--- RECORDS PROVIDED ---
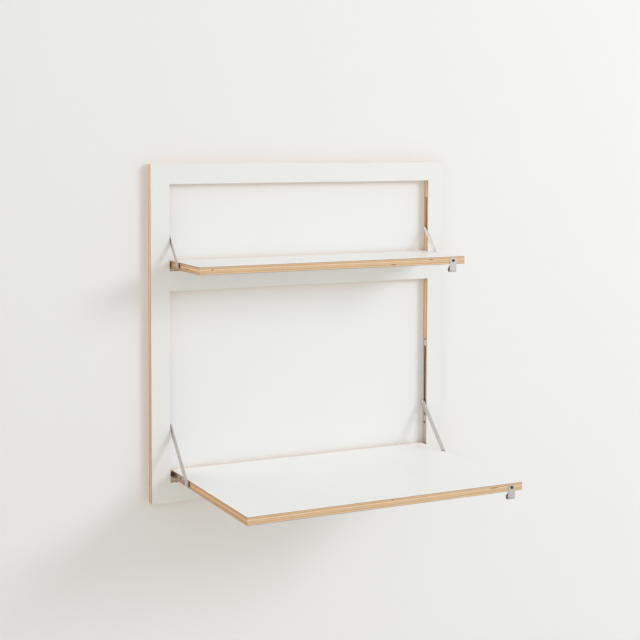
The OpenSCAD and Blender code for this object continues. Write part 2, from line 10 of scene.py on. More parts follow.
import bmesh
import bpy
from bpy.props import FloatProperty, FloatVectorProperty, IntProperty, PointerProperty
from bpy.types import Operator, Panel, PropertyGroup
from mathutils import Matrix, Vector

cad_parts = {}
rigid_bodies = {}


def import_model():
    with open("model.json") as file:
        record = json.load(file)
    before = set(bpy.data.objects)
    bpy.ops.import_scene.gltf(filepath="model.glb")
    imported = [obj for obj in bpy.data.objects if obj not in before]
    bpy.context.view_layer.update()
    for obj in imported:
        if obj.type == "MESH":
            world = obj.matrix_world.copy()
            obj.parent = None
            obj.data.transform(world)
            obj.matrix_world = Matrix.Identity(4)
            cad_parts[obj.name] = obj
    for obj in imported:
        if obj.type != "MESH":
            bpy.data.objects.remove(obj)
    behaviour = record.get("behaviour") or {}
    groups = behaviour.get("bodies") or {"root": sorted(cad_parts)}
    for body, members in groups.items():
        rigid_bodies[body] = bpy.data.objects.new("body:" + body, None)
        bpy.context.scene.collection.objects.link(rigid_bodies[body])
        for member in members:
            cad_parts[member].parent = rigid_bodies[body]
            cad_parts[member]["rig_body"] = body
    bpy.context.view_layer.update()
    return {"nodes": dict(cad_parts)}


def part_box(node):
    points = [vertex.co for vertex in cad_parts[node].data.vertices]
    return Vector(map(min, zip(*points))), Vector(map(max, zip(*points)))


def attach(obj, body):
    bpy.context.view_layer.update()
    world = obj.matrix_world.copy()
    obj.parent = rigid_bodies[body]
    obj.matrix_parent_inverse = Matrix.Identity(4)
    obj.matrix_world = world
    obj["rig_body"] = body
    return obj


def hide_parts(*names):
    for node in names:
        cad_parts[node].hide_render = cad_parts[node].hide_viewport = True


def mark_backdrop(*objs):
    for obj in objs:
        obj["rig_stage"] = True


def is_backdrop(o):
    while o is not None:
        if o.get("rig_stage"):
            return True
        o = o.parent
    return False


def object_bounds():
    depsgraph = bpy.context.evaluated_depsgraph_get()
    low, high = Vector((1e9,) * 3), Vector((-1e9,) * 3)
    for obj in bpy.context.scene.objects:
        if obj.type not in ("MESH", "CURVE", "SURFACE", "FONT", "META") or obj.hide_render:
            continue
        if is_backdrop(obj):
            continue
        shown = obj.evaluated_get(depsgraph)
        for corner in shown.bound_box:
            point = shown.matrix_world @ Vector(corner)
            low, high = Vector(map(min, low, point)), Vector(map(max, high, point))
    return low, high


bl_info = {
    "name": "Folding Secretary",
    "version": (1, 0, 0),
    "blender": (4, 5, 0),
    "location": "View3D > Sidebar > Secretary",
    "description": "Builds the finishes and fittings of a wall-hung folding secretary desk",
    "category": "Object",
}

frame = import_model()
MM = 0.001
AXES = {"X": 0, "Y": 1, "Z": 2}
SIDES = ("left", "right")

# Height of the rivet heads on each board, and the radius of every rivet's shank
RIVET_HEAD = {"desk": 1.3 * MM, "shelf": 0.65 * MM}
RIVET_SHANK = 2.5 * MM


def size(name, description, millimetres, least=0.0):
    """A length that the user can change, given in millimetres."""
    return FloatProperty(name=name, description=description, default=millimetres * MM,
                         min=least * MM, subtype="DISTANCE", unit="LENGTH", precision=5)


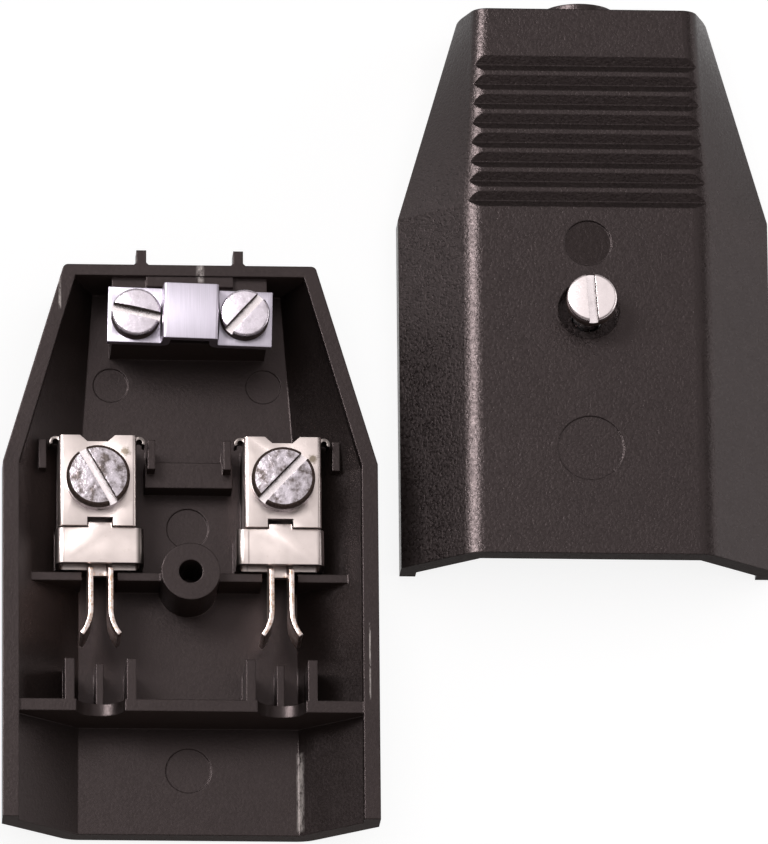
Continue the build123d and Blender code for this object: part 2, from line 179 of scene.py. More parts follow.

--- WORK TO BE COMPLETED ---
Repeat the lines from the first one in the records through the line containing "bpy.context.scene.collection.objects.link(rigid_bodies[body])", exactly as written, and nothing else.

--- RESPONSE TO THIS TASK ---
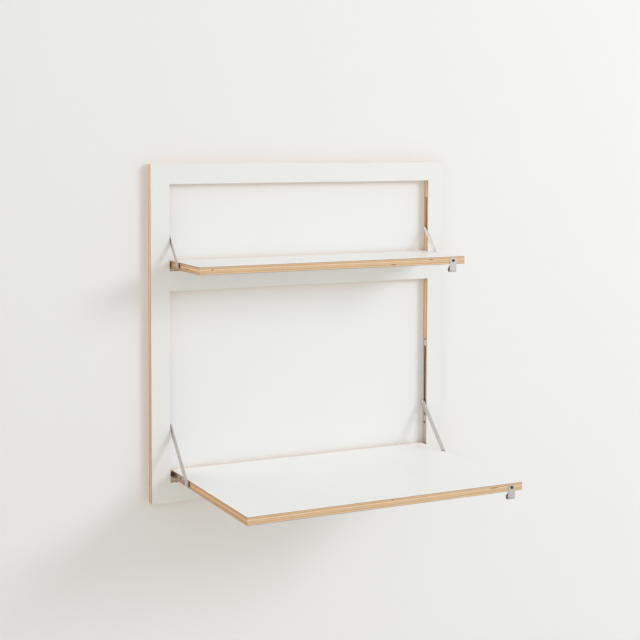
The OpenSCAD and Blender code for this object continues. Write part 2, from line 10 of scene.py on. More parts follow.
import bmesh
import bpy
from bpy.props import FloatProperty, FloatVectorProperty, IntProperty, PointerProperty
from bpy.types import Operator, Panel, PropertyGroup
from mathutils import Matrix, Vector

cad_parts = {}
rigid_bodies = {}


def import_model():
    with open("model.json") as file:
        record = json.load(file)
    before = set(bpy.data.objects)
    bpy.ops.import_scene.gltf(filepath="model.glb")
    imported = [obj for obj in bpy.data.objects if obj not in before]
    bpy.context.view_layer.update()
    for obj in imported:
        if obj.type == "MESH":
            world = obj.matrix_world.copy()
            obj.parent = None
            obj.data.transform(world)
            obj.matrix_world = Matrix.Identity(4)
            cad_parts[obj.name] = obj
    for obj in imported:
        if obj.type != "MESH":
            bpy.data.objects.remove(obj)
    behaviour = record.get("behaviour") or {}
    groups = behaviour.get("bodies") or {"root": sorted(cad_parts)}
    for body, members in groups.items():
        rigid_bodies[body] = bpy.data.objects.new("body:" + body, None)
        bpy.context.scene.collection.objects.link(rigid_bodies[body])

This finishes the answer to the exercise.